## [TO DO]
Begin at the line that contains "for node in", stop after the line that contains "GUARD = LOWER", and reproduce only that span, unaltered.

[START OF RAW DATA]

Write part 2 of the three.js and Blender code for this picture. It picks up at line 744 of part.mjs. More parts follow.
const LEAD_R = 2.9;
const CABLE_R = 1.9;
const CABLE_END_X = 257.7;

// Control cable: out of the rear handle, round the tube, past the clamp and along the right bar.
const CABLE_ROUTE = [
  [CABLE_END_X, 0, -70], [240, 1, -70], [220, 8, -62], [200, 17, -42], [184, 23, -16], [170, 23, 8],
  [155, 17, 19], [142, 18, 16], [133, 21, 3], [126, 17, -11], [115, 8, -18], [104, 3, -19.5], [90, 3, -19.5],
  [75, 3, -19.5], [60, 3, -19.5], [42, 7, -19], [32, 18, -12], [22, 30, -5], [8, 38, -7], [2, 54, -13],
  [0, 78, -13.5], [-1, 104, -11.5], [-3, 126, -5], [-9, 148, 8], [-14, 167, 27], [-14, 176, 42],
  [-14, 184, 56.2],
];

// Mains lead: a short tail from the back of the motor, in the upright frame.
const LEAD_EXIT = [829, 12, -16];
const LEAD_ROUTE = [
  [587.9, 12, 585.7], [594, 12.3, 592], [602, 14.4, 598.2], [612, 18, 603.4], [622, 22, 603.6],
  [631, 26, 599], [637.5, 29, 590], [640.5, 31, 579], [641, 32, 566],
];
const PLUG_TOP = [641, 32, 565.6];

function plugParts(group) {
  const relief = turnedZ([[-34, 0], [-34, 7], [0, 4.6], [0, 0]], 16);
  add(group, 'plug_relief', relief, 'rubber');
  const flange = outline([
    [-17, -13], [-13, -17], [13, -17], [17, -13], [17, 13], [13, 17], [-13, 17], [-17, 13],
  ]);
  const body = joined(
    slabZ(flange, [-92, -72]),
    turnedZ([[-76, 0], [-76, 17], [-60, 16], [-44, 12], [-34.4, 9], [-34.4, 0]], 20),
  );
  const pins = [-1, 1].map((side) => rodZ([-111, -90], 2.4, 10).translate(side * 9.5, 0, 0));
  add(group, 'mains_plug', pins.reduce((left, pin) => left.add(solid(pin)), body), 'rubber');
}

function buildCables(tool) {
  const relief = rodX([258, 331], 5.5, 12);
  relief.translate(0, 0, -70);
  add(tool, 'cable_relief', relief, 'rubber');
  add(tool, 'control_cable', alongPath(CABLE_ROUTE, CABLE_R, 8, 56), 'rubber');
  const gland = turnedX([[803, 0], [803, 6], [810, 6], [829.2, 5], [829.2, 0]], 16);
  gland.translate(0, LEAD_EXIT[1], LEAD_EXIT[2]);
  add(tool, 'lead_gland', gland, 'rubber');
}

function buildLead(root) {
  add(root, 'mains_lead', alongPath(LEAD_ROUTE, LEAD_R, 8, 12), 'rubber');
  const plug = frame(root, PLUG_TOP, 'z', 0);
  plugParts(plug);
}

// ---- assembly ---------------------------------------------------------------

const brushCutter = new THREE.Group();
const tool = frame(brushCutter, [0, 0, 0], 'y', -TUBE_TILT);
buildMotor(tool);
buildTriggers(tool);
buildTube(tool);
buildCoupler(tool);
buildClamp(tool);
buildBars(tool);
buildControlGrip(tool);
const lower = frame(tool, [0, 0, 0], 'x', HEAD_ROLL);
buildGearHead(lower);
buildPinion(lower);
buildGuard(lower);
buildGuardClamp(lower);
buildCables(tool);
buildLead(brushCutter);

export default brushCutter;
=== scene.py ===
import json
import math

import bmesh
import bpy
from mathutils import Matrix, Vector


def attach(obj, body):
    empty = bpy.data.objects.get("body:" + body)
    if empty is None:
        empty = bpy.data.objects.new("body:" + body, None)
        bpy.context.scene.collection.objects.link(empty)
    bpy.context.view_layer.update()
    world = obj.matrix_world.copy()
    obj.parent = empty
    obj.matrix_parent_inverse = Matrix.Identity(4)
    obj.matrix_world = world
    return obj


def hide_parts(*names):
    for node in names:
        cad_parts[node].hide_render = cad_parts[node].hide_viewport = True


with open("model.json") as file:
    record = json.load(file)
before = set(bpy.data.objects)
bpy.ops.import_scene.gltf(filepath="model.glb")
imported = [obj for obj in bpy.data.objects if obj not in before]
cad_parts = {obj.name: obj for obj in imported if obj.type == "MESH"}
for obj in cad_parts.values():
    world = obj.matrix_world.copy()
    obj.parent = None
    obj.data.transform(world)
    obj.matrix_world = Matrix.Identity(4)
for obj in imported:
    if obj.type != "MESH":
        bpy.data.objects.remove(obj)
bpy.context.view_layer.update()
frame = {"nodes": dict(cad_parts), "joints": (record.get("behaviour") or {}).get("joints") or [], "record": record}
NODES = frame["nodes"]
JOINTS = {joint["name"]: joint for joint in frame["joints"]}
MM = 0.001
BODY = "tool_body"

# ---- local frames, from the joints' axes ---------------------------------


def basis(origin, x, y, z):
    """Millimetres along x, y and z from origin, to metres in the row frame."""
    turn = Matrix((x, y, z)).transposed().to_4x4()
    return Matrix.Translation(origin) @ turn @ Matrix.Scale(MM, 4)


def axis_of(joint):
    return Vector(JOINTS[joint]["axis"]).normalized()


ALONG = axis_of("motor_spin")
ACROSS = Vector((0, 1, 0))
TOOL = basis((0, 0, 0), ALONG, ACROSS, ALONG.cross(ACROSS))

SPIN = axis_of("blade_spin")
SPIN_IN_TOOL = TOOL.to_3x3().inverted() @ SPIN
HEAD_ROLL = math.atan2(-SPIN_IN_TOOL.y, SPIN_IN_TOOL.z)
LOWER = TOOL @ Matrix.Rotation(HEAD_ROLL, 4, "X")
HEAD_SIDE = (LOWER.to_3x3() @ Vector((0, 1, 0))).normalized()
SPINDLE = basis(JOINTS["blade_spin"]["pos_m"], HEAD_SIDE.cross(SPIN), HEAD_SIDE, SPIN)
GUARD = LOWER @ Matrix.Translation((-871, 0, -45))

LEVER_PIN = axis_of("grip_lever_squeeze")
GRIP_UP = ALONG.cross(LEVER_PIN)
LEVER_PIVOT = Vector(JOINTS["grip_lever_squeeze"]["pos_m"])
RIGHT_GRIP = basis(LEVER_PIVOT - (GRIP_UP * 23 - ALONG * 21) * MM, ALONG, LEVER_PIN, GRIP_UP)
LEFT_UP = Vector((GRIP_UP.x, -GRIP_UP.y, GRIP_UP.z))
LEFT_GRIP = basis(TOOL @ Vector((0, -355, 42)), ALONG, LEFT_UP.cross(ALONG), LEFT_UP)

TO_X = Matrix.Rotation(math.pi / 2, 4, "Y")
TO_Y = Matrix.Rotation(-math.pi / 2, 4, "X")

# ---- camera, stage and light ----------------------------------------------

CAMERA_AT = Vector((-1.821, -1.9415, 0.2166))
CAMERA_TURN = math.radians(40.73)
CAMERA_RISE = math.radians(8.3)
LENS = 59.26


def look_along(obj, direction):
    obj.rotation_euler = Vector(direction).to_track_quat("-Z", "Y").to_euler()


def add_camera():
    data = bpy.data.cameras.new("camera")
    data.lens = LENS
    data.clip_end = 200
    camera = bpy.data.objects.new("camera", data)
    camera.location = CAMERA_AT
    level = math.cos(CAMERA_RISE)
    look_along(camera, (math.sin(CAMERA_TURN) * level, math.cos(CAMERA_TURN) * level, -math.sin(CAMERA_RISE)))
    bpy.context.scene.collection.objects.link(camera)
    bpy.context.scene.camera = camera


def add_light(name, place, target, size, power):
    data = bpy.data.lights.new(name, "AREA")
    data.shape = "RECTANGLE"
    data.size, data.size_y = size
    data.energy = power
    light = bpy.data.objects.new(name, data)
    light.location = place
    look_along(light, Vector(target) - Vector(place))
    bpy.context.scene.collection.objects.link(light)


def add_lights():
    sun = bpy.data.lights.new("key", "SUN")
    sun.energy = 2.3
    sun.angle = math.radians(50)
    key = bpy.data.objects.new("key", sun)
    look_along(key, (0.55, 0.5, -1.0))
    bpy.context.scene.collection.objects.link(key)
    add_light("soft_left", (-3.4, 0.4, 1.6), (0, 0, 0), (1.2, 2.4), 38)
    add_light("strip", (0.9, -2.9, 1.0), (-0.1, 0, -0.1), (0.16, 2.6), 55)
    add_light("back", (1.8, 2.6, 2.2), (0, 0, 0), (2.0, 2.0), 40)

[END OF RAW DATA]

## [TASK RESPONSE]
    for node in names:
        cad_parts[node].hide_render = cad_parts[node].hide_viewport = True


with open("model.json") as file:
    record = json.load(file)
before = set(bpy.data.objects)
bpy.ops.import_scene.gltf(filepath="model.glb")
imported = [obj for obj in bpy.data.objects if obj not in before]
cad_parts = {obj.name: obj for obj in imported if obj.type == "MESH"}
for obj in cad_parts.values():
    world = obj.matrix_world.copy()
    obj.parent = None
    obj.data.transform(world)
    obj.matrix_world = Matrix.Identity(4)
for obj in imported:
    if obj.type != "MESH":
        bpy.data.objects.remove(obj)
bpy.context.view_layer.update()
frame = {"nodes": dict(cad_parts), "joints": (record.get("behaviour") or {}).get("joints") or [], "record": record}
NODES = frame["nodes"]
JOINTS = {joint["name"]: joint for joint in frame["joints"]}
MM = 0.001
BODY = "tool_body"

# ---- local frames, from the joints' axes ---------------------------------


def basis(origin, x, y, z):
    """Millimetres along x, y and z from origin, to metres in the row frame."""
    turn = Matrix((x, y, z)).transposed().to_4x4()
    return Matrix.Translation(origin) @ turn @ Matrix.Scale(MM, 4)


def axis_of(joint):
    return Vector(JOINTS[joint]["axis"]).normalized()


ALONG = axis_of("motor_spin")
ACROSS = Vector((0, 1, 0))
TOOL = basis((0, 0, 0), ALONG, ACROSS, ALONG.cross(ACROSS))

SPIN = axis_of("blade_spin")
SPIN_IN_TOOL = TOOL.to_3x3().inverted() @ SPIN
HEAD_ROLL = math.atan2(-SPIN_IN_TOOL.y, SPIN_IN_TOOL.z)
LOWER = TOOL @ Matrix.Rotation(HEAD_ROLL, 4, "X")
HEAD_SIDE = (LOWER.to_3x3() @ Vector((0, 1, 0))).normalized()
SPINDLE = basis(JOINTS["blade_spin"]["pos_m"], HEAD_SIDE.cross(SPIN), HEAD_SIDE, SPIN)
GUARD = LOWER @ Matrix.Translation((-871, 0, -45))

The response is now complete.